%%

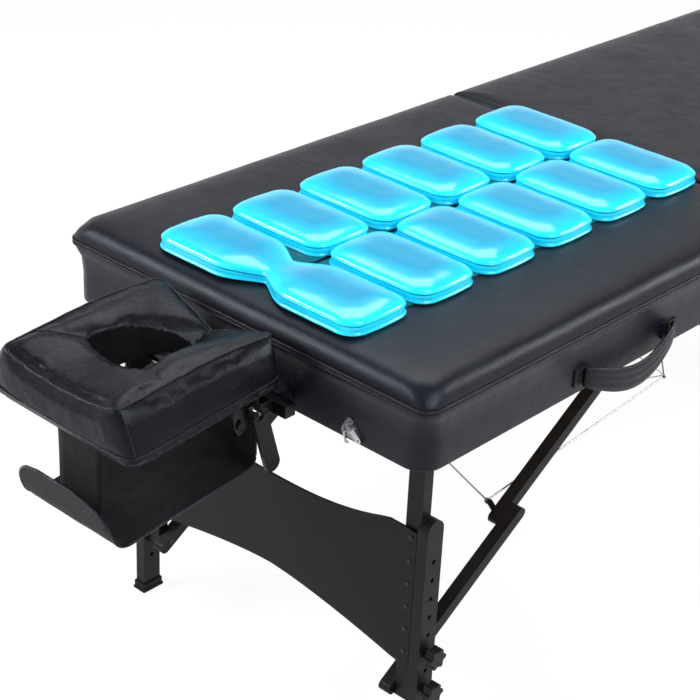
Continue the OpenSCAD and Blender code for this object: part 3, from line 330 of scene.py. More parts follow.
def tube(name, pts, r, mat, body=None, closed=False):
    """A round bead along a line of points."""
    pts = [Vector(p) for p in pts]
    n, verts = len(pts), []
    up = Vector((0, 0, 1))
    for i, p in enumerate(pts):
        before = pts[(i - 1) % n] if closed or i else pts[0]
        after = pts[(i + 1) % n] if closed or i < n - 1 else pts[-1]
        d = (after - before).normalized()
        side = d.cross(up)
        side = side.normalized() if side.length > 1e-4 else Vector((1, 0, 0))
        top = side.cross(d)
        for k in range(BEAD_SIDES):
            q = 2 * pi * k / BEAD_SIDES
            verts.append(p + side * r * cos(q) + top * r * sin(q))
    last = (n - 1) * BEAD_SIDES
    faces = skin([verts[i * BEAD_SIDES:(i + 1) * BEAD_SIDES] for i in range(n)])
    if closed:
        for k in range(BEAD_SIDES):
            following = (k + 1) % BEAD_SIDES
            faces.append((last + k, last + following, following, k))
    else:
        faces += [tuple(reversed(range(BEAD_SIDES))), tuple(range(last, n * BEAD_SIDES))]
    return mesh_obj(name, verts, faces, mat, body)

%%

Copy every line of the material, please, keeping it exactly the same.

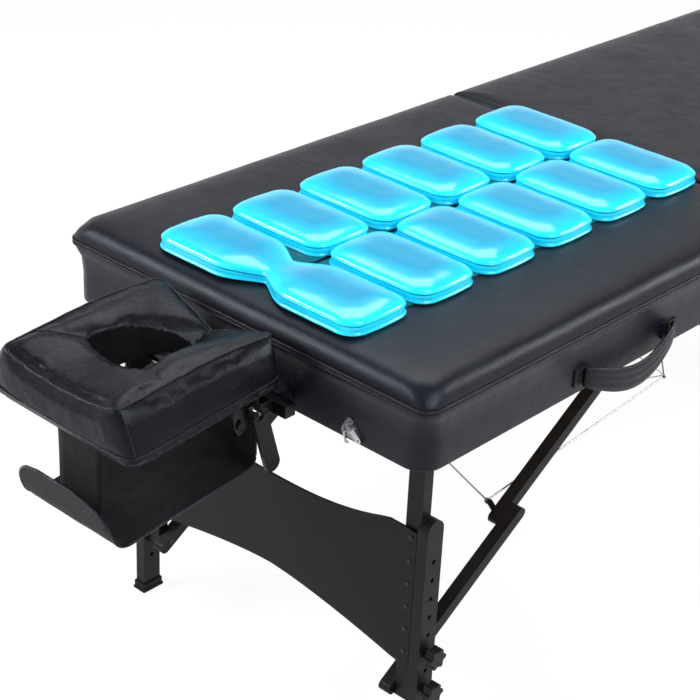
Continue the OpenSCAD and Blender code for this object: part 3, from line 330 of scene.py. More parts follow.
def tube(name, pts, r, mat, body=None, closed=False):
    """A round bead along a line of points."""
    pts = [Vector(p) for p in pts]
    n, verts = len(pts), []
    up = Vector((0, 0, 1))
    for i, p in enumerate(pts):
        before = pts[(i - 1) % n] if closed or i else pts[0]
        after = pts[(i + 1) % n] if closed or i < n - 1 else pts[-1]
        d = (after - before).normalized()
        side = d.cross(up)
        side = side.normalized() if side.length > 1e-4 else Vector((1, 0, 0))
        top = side.cross(d)
        for k in range(BEAD_SIDES):
            q = 2 * pi * k / BEAD_SIDES
            verts.append(p + side * r * cos(q) + top * r * sin(q))
    last = (n - 1) * BEAD_SIDES
    faces = skin([verts[i * BEAD_SIDES:(i + 1) * BEAD_SIDES] for i in range(n)])
    if closed:
        for k in range(BEAD_SIDES):
            following = (k + 1) % BEAD_SIDES
            faces.append((last + k, last + following, following, k))
    else:
        faces += [tuple(reversed(range(BEAD_SIDES))), tuple(range(last, n * BEAD_SIDES))]
    return mesh_obj(name, verts, faces, mat, body)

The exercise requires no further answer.